DEX-CEX structural alpha capture
A peg deviation can itself create a structural alpha capture condition, such as local venue mispricing relative to the gold reference. However, if the deviation appears to be driven by systemic stress rather than localized liquidity imbalance, the module defers to Peg Deviation Monitor risk state outputs.
Collateral and balance management
If peg deviation enters the Caution zone, collateral-sensitive processes may reduce balance sheet exposure, increase buffers, or tighten operational thresholds to absorb adverse PAXG repricing.
5. Why this module matters
Without a dedicated peg deviation monitor, the platform could take exposure using a PAXG market price that does not accurately reflect underlying gold value. This can lead to mispriced execution, distorted risk assessment, and avoidable losses.
The Peg Deviation Monitor helps ensure that BASIS maintains an accurate understanding of the relationship between token price and underlying asset value before allowing further execution, inventory shifts, or risk expansion.
This module is especially important during periods of fragmented liquidity, market stress, or cross-venue dislocation, where nominal token price may temporarily diverge from underlying value.
6. Operational status
The Peg Deviation Monitor is live and active as part of the PAXG support framework on BASIS.

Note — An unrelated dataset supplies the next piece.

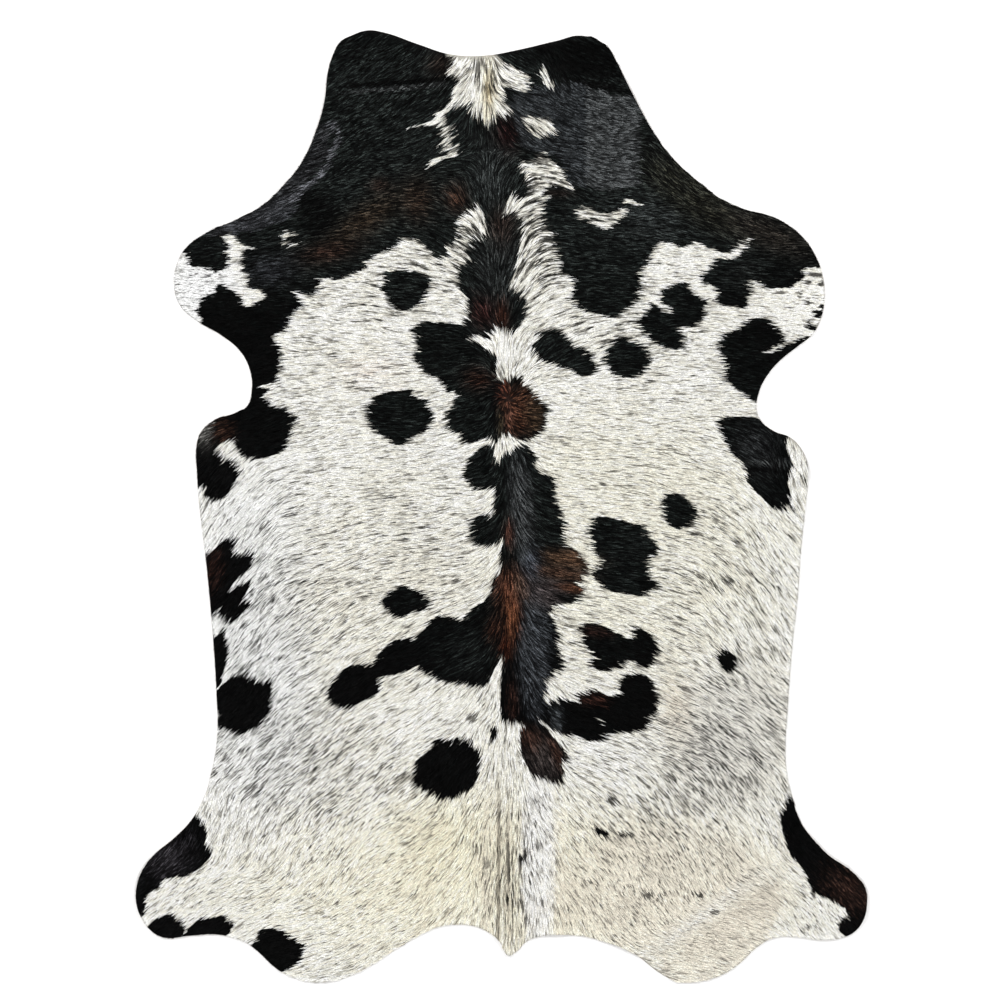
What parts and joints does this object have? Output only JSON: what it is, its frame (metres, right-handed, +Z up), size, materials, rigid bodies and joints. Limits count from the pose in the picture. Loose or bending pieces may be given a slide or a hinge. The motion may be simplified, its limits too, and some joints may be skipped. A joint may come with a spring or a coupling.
{
  "type": "cowhide rug",
  "caption": "Whole tanned cowhide with its short black and off-white hair, lying flat, with neck, leg and tail outline.",
  "frame": {"origin": "middle of the outline's box, on the floor under the hide", "axes": "+Y towards the neck end, along the spine; +X to the right seen from above; +Z up, out of the hair side"},
  "size_m": [1.68, 2.19, 0.012],
  "materials": {
    "coat": "short lying hair with a low sheen"
  },
  "bodies": {
    "root": {"hide": "coat"}
  },
  "joints": []
}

Its purpose is to support:
deterministic risk supervision
state-based escalation logic
execution precision during PAXG dislocations
structural alpha capture only when deviation conditions remain within approved safety bounds
7. Infrastructure context
This module operates within the broader BASIS execution and risk environment:
Seychelles IBC operator framework
LEI: 254900IX2F2KCWNSSS64
research support from Base58 Labs as Research Partner
proprietary routing infrastructure designed for deterministic execution
BHLE stack targeting sub-50μs latency and 100K+ OPS capacity
state machine risk controls enforced through math-based constraints rather than discretionary overrides
These controls are designed to improve reliability, reduce model drift in live conditions, and maintain disciplined handling of cross-market pricing dislocations.